Given problem — Find each line with the string "follow" and copy it.

(Records with modeling code)
····················

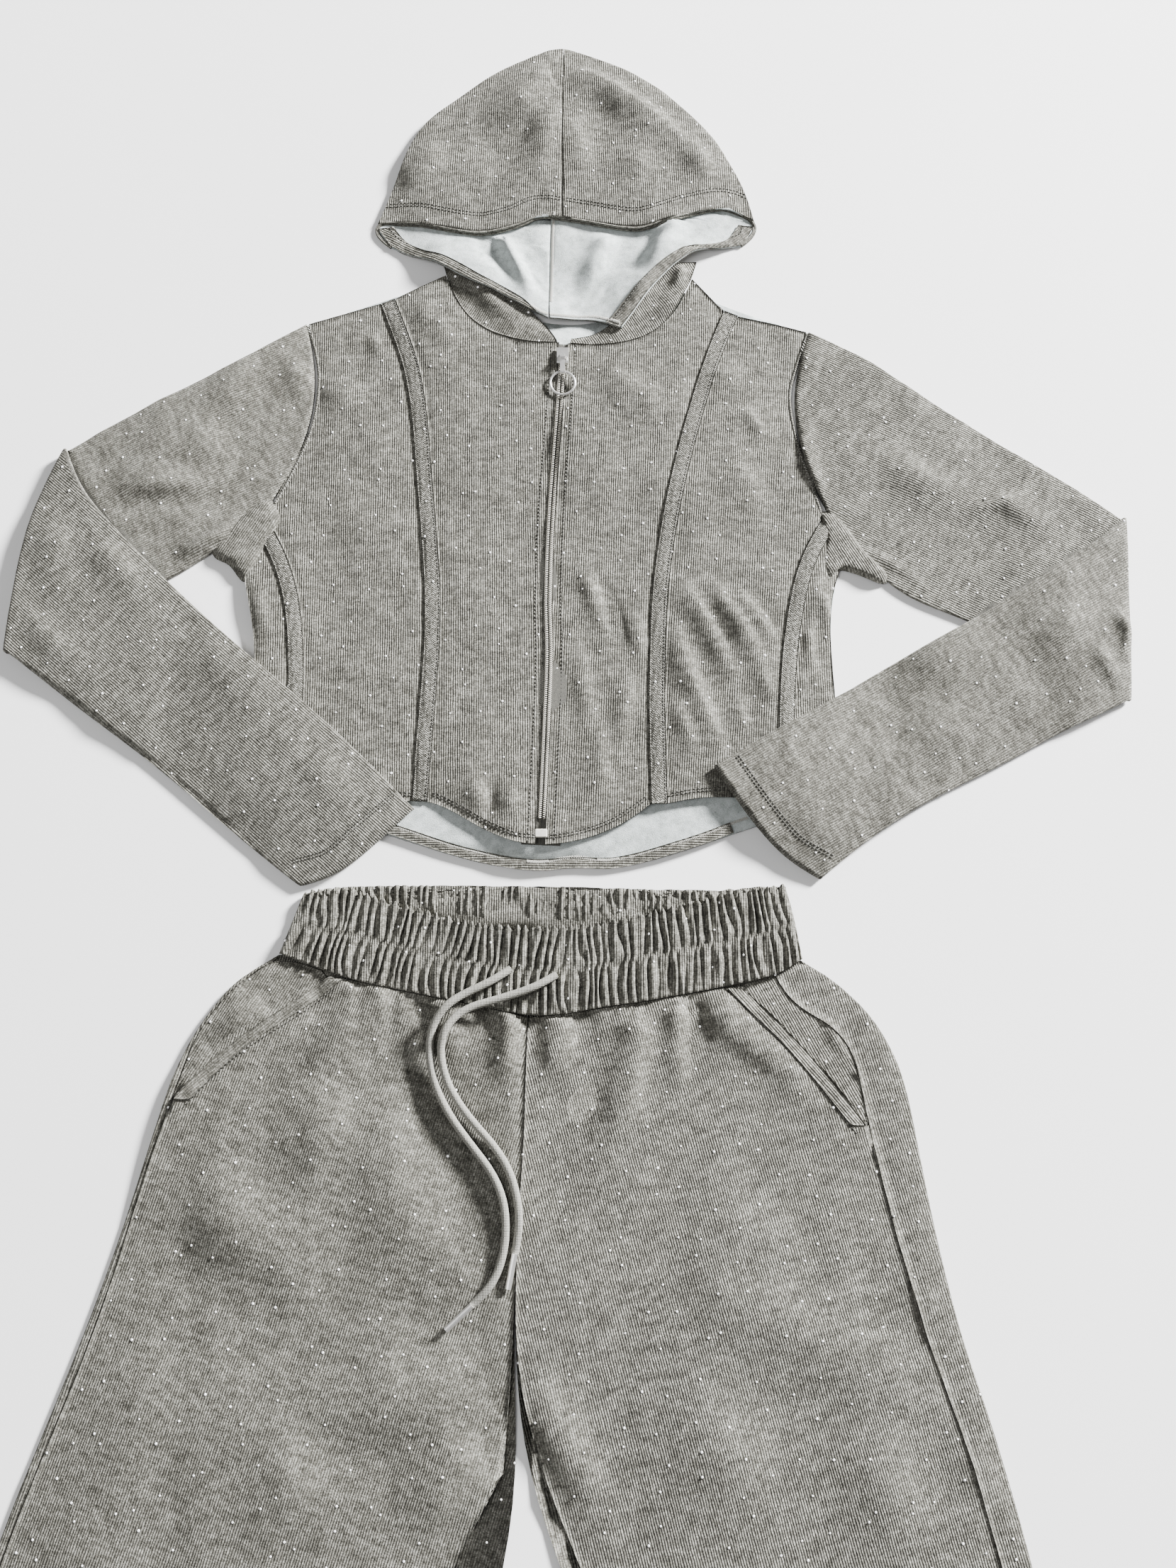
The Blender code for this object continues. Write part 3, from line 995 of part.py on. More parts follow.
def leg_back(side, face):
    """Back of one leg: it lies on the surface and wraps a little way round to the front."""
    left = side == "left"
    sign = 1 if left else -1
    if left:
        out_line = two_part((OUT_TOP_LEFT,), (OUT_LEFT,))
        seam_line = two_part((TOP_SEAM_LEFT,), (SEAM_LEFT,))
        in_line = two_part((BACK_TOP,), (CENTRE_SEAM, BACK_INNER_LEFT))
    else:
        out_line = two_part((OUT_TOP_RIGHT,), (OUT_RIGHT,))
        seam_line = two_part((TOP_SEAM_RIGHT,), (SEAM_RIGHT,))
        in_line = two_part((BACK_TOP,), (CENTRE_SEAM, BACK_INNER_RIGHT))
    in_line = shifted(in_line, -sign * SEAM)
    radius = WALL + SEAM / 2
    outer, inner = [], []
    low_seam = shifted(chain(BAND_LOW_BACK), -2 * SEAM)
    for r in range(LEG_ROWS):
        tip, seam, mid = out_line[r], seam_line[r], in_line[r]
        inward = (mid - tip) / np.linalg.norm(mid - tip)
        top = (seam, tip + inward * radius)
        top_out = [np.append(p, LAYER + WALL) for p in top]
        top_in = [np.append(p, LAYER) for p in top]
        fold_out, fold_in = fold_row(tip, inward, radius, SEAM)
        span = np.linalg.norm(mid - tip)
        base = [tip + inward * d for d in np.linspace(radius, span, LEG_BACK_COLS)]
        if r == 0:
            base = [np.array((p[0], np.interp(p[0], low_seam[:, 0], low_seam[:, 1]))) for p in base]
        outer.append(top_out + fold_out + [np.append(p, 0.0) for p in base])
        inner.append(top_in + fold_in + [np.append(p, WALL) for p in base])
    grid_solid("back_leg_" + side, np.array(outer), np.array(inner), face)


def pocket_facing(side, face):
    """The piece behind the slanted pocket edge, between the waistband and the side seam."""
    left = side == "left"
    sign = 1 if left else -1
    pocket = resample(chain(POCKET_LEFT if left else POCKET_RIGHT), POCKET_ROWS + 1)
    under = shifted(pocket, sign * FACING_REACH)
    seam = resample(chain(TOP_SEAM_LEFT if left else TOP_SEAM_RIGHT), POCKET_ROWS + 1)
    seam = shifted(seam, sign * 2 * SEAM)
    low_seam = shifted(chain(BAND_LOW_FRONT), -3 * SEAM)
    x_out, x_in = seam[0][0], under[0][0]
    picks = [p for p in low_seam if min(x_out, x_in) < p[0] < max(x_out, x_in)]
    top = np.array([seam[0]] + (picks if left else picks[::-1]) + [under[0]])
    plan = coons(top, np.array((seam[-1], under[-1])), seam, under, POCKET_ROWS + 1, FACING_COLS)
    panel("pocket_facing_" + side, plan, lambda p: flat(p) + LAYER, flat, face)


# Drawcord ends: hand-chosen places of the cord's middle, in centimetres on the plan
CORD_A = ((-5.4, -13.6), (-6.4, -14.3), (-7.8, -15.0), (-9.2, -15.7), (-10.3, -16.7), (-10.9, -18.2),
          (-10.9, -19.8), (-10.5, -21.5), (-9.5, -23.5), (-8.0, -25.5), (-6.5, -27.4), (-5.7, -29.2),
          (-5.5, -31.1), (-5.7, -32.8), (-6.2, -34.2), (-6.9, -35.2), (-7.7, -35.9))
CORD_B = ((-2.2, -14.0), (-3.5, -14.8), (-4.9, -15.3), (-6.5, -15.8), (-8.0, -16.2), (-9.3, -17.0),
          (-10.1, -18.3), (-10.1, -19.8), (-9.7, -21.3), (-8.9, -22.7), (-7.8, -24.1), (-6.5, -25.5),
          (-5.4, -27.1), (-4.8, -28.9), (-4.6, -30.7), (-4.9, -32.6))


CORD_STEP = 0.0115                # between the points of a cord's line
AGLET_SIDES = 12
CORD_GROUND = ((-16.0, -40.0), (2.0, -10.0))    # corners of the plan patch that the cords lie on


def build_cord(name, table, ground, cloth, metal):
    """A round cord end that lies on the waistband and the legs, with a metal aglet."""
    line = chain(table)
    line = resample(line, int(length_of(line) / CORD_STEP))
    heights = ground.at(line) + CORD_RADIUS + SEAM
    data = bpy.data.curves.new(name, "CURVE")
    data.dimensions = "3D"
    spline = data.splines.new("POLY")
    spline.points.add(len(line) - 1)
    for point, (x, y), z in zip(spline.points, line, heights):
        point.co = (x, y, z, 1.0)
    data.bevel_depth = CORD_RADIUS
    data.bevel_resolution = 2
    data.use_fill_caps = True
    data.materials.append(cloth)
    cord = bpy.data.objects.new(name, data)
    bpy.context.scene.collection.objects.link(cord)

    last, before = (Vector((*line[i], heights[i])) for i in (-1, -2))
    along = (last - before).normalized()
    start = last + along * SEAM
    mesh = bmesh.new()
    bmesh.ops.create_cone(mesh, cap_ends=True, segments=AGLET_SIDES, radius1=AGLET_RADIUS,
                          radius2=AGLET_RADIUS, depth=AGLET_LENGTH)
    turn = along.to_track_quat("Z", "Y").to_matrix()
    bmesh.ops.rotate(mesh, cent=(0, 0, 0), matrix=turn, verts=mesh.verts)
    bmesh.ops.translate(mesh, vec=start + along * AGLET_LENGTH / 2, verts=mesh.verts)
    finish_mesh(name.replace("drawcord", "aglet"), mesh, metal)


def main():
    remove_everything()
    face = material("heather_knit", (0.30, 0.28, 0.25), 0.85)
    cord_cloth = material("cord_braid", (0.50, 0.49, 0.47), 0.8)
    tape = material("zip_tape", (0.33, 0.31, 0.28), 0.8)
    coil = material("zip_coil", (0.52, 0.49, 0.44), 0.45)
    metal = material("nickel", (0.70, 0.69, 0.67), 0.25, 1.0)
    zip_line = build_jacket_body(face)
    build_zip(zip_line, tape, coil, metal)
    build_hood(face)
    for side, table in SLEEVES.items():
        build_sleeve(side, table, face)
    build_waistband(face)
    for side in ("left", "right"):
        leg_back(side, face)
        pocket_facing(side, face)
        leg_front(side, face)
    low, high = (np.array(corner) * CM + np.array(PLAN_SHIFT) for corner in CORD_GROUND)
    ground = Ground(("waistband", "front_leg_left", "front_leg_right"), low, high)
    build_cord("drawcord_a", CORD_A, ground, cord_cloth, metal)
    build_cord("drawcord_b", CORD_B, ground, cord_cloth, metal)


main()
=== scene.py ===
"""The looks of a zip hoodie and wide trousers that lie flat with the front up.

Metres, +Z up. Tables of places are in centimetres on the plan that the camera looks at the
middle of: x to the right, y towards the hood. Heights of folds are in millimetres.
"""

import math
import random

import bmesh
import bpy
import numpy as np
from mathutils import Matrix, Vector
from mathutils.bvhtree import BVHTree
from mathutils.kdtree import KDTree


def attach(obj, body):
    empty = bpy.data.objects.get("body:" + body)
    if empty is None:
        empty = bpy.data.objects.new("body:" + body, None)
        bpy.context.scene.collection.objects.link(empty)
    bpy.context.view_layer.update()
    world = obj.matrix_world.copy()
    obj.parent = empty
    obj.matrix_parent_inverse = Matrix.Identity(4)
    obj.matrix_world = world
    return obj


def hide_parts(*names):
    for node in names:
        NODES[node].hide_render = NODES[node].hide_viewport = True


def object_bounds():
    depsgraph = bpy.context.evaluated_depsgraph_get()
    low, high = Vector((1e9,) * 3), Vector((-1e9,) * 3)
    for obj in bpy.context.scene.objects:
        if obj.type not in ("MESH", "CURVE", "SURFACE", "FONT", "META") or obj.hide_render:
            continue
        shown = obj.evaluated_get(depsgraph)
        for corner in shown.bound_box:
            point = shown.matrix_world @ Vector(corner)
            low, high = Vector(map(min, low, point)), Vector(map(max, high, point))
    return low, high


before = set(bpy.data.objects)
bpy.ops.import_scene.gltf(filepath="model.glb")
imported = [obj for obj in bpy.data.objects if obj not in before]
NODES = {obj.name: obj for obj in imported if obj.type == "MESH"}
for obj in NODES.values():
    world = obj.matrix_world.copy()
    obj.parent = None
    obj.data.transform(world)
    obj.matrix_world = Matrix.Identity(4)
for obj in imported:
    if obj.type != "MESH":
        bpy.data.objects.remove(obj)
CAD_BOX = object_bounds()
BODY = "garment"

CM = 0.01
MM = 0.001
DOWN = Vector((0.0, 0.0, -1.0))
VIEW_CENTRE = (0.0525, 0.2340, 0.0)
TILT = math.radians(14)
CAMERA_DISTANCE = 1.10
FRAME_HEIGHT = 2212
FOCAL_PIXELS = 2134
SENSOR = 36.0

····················

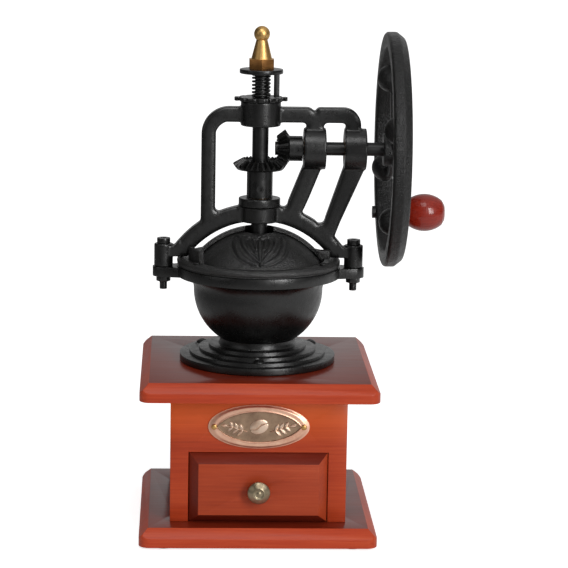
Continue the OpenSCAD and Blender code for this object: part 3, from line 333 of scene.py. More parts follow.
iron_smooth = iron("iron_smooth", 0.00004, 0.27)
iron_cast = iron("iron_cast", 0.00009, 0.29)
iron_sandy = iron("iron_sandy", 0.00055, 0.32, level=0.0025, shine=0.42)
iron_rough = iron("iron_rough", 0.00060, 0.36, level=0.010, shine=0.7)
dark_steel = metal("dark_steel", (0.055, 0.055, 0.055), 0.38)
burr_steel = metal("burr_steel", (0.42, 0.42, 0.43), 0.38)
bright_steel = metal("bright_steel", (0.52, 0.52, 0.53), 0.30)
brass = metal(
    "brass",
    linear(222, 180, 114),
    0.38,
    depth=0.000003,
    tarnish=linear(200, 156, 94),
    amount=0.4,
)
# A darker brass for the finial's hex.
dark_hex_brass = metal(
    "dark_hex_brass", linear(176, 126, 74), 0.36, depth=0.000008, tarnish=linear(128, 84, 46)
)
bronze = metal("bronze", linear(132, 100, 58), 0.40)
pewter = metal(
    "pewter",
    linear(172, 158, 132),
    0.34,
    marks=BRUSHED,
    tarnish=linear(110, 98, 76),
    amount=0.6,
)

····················

Solution —
The Blender code for this object continues. Write part 3, from line 995 of part.py on. More parts follow.
Continue the OpenSCAD and Blender code for this object: part 3, from line 333 of scene.py. More parts follow.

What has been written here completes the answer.